The European Parliament has adopted a resolution calling for a review of the GSP+ status granted to Pakistan in view of an “alarming” increase in the use of blasphemy accusations in the country as well as rising number of online and offline attacks on journalists and civil society organisations, it emerged on Friday.
The resolution also calls on the Government of Pakistan to “unequivocally condemn” incitement to violence and discrimination against religions minorities in the country, and expresses “deep concern” at the prevailing anti-French sentiment in Pakistan.
The EU Parliament “calls on the Commission and the European External Action Service (EEAS) to immediately review Pakistan’s eligibility for GSP+ status in the light of current events and whether there is sufficient reason to initiate a procedure for the temporary withdrawal of this status and the benefits that come with it, and to report to the European Parliament on this matter as soon as possible”, according to the resolution.
Member of European Parliament (MEP) Charlie Weimers of Sweden, who co-authored the resolution, in his speech during the parliament’s latest session cited various incidents of members of religious minorities killed or imprisoned in Pakistan over accusations of blasphemy.
“Pakistan’s Prime Minister Imran Khan, rather than defend his citizens’ human rights against false accusers, […] equated denial of the Holocaust and genocide to criticism of Islam’s Prophet (PBUH),” he said in his remarks.
The lawmaker also tweeted: “Should Europe reward Pakistan’s mob justice targeting Christians and its Prime Minister relativising the Holocaust? My answer is no.”
The resolution expresses particular concern regarding the case of couple Shagufta Kausar and Shafqat Emmanuel, who were sentenced to death on blasphemy charges in 2014. These charges emanated from the alleged sending of text messages disrespectful of Prophet Muhammad (PBUH) from a phone number registered to Kausar to the person accusing the couple of blasphemy.
“The evidence on which the couple were convicted can be considered deeply flawed,” it states, noting that the couple had allegedly been in an argument with the accuser not long before the accusations were made.
The couple remain in jail pending a court ruling on their appeal against their death sentence. The appeal was due to be heard in April 2020, six years after they were sentenced, but has been postponed multiple times, most recently on February 15, 2021, according to the resolution.
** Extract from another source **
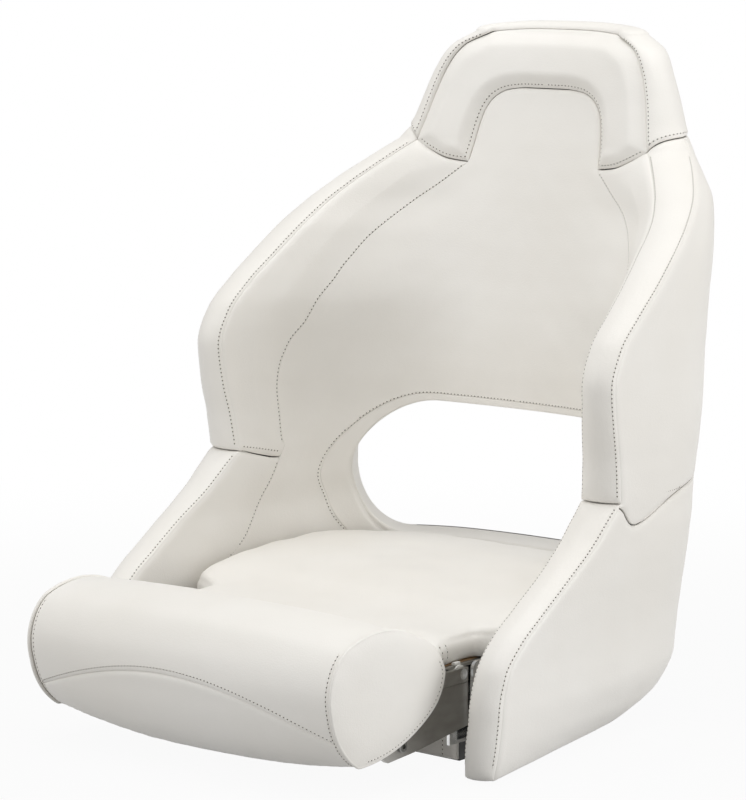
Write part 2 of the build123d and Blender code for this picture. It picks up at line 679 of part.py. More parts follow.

It notes that there has been “an alarming increase” in accusations of blasphemy online and offline in Pakistan over the past year, with the highest number of accusations since 1987 taking place in 2020. Many of these allegations targeted human rights defenders, journalists, artists and the most marginalised segments. “Pakistan’s blasphemy laws are increasingly used for personal or political score‑settling in violation of the rights to freedom of religion and belief and of opinion and expression,” it states.
According to the resolution, the situation in Pakistan “continued to deteriorate in 2020 as the government systematically enforced blasphemy laws and failed to protect religious minorities from abuses by non-state actors, with a sharp rise in targeted killings, blasphemy cases, forced conversions, and hate speech against religious minorities including Ahmadis, Shia Muslims, Hindus, Christians and Sikhs; whereas abduction, forced conversion to Islam, rape and forced marriage remained an imminent threat for religious minority women and children in 2020, particularly those from the Hindu and Christian faiths”.
It also expresses concern over “an increasing number of online and offline attacks on journalists and civil society organisations, in particular against women and the most marginalised in society”, noting that such attacks often include false accusations of blasphemy, which can lead to physical attacks, killings, arbitrary arrest and detention.
It urges the Pakistani government to take “immediate steps” to ensure the safety of journalists, human rights defenders and faith-based organisations and to carry out prompt and effective investigations in order to uphold the rule of law and bring the perpetrators to justice.
The resolution says Pakistan has benefited from trade preferences under the GSP+ programme since 2014, while the economic benefits from this unilateral trade agreement for the country are “considerable”. However, the GSP+ status “comes with the obligation to ratify and implement 27 international conventions including commitments to guarantee human rights and religious freedom”, it adds.
“In its latest GSP+ assessment of Pakistan of 10 February 2020, the Commission expressed a variety of serious concerns on the human rights situation in the country, notably the lack of progress in limiting the scope and implementation of the death penalty,” the text says.
However, the resolution welcomes the recent judgment of the Supreme Court of Pakistan to ban the execution of prisoners with mental health conditions. It calls upon the Pakistani authorities to commute the sentences of all individuals who are facing the death penalty to ensure that their right to a fair trial is respected.